▸ **Problem to solve**: Up to and including the line with "trailing_corner_radius = 2.0", return every line from the start of the entries below exactly.

▸ **Extracted material**:

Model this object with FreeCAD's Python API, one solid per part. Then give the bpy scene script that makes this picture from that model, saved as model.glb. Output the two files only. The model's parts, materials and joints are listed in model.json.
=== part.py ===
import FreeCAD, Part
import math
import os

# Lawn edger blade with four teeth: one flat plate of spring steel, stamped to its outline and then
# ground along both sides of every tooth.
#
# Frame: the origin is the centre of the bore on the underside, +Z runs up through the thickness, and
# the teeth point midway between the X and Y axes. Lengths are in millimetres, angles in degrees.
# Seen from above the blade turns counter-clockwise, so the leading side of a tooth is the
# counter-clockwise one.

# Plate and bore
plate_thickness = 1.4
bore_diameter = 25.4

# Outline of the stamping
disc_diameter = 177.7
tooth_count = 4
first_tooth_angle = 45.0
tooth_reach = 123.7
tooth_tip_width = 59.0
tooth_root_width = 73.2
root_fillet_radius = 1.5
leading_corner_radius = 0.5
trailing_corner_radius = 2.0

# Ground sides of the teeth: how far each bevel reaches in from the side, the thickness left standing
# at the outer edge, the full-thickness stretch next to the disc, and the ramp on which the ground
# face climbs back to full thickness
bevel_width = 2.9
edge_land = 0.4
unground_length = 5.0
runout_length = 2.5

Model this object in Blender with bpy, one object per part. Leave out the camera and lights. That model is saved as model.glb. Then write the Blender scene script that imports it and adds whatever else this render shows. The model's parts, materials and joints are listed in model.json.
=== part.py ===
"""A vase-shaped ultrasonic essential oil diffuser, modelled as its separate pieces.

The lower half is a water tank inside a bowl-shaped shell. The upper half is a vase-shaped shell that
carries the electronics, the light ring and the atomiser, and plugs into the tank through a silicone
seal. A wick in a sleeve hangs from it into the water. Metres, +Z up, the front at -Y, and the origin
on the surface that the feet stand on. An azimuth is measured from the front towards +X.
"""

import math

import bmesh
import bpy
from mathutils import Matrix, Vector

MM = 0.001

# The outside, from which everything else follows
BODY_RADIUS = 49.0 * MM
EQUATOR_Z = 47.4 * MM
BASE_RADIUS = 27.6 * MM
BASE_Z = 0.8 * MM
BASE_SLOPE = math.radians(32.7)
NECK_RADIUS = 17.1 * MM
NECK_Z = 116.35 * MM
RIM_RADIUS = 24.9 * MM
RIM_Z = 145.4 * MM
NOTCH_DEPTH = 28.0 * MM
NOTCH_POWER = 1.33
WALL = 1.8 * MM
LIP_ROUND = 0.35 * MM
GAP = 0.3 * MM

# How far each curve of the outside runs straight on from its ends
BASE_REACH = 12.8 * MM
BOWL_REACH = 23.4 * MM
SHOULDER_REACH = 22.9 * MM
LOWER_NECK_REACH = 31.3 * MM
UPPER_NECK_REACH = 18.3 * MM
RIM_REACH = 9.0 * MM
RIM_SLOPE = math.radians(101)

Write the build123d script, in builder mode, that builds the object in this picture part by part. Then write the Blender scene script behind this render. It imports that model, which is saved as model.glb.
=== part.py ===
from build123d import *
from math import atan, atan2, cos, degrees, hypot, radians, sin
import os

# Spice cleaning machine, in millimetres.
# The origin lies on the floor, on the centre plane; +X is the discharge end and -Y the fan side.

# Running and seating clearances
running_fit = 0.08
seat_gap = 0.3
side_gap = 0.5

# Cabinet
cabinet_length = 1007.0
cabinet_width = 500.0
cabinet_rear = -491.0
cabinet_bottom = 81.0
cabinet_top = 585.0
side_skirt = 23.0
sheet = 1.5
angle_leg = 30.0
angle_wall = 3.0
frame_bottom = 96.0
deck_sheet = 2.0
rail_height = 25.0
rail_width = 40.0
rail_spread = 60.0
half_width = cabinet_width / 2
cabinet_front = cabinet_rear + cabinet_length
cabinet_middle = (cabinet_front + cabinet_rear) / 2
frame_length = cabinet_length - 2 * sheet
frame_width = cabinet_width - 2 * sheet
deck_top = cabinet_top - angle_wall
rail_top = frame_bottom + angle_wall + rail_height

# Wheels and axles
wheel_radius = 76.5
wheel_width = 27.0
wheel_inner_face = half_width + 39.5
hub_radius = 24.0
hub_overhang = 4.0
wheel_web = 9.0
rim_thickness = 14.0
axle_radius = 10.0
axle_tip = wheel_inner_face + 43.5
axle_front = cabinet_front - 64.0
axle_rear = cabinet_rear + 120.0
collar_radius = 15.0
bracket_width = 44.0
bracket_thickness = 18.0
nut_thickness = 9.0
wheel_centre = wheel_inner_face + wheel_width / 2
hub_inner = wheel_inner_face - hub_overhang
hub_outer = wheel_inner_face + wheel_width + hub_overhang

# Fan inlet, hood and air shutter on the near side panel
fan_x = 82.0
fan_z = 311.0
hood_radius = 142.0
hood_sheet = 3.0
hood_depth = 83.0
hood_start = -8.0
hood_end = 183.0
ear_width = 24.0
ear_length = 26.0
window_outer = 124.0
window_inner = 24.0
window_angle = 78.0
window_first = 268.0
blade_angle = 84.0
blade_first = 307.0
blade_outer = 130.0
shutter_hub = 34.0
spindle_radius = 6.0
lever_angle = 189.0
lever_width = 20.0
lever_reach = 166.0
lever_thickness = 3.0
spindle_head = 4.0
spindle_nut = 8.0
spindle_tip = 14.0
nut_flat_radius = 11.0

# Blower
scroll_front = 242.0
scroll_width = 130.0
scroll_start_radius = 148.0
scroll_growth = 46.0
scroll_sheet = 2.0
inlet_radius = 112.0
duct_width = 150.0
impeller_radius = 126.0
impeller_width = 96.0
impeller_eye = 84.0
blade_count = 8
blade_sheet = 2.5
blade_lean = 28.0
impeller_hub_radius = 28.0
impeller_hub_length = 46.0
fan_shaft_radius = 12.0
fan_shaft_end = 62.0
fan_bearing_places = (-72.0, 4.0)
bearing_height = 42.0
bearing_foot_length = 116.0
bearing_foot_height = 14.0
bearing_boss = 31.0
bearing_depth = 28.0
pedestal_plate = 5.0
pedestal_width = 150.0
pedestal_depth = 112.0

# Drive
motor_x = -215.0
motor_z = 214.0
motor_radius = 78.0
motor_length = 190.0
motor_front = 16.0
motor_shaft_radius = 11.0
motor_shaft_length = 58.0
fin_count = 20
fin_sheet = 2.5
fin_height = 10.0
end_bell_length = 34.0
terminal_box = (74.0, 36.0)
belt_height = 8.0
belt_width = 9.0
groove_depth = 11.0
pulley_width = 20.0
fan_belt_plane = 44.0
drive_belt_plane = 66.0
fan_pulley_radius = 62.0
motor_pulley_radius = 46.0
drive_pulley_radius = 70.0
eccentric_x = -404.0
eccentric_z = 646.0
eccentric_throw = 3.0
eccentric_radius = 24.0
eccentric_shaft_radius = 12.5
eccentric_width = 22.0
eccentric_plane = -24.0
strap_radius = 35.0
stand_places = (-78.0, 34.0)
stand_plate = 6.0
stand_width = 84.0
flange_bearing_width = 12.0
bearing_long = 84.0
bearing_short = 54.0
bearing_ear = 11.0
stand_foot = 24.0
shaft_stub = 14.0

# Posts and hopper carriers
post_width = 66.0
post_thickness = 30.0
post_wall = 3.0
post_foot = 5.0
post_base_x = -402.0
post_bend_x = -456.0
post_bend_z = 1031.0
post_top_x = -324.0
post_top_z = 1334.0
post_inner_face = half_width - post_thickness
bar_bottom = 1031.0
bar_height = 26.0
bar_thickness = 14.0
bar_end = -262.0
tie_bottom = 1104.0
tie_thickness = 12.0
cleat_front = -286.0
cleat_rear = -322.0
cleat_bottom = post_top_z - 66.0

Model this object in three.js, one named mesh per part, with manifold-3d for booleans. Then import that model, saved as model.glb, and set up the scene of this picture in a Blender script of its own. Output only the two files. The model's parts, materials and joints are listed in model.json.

▸ **Exercise response**:
Model this object with FreeCAD's Python API, one solid per part. Then give the bpy scene script that makes this picture from that model, saved as model.glb. Output the two files only. The model's parts, materials and joints are listed in model.json.
=== part.py ===
import FreeCAD, Part
import math
import os

# Lawn edger blade with four teeth: one flat plate of spring steel, stamped to its outline and then
# ground along both sides of every tooth.
#
# Frame: the origin is the centre of the bore on the underside, +Z runs up through the thickness, and
# the teeth point midway between the X and Y axes. Lengths are in millimetres, angles in degrees.
# Seen from above the blade turns counter-clockwise, so the leading side of a tooth is the
# counter-clockwise one.

# Plate and bore
plate_thickness = 1.4
bore_diameter = 25.4

# Outline of the stamping
disc_diameter = 177.7
tooth_count = 4
first_tooth_angle = 45.0
tooth_reach = 123.7
tooth_tip_width = 59.0
tooth_root_width = 73.2
root_fillet_radius = 1.5
leading_corner_radius = 0.5
trailing_corner_radius = 2.0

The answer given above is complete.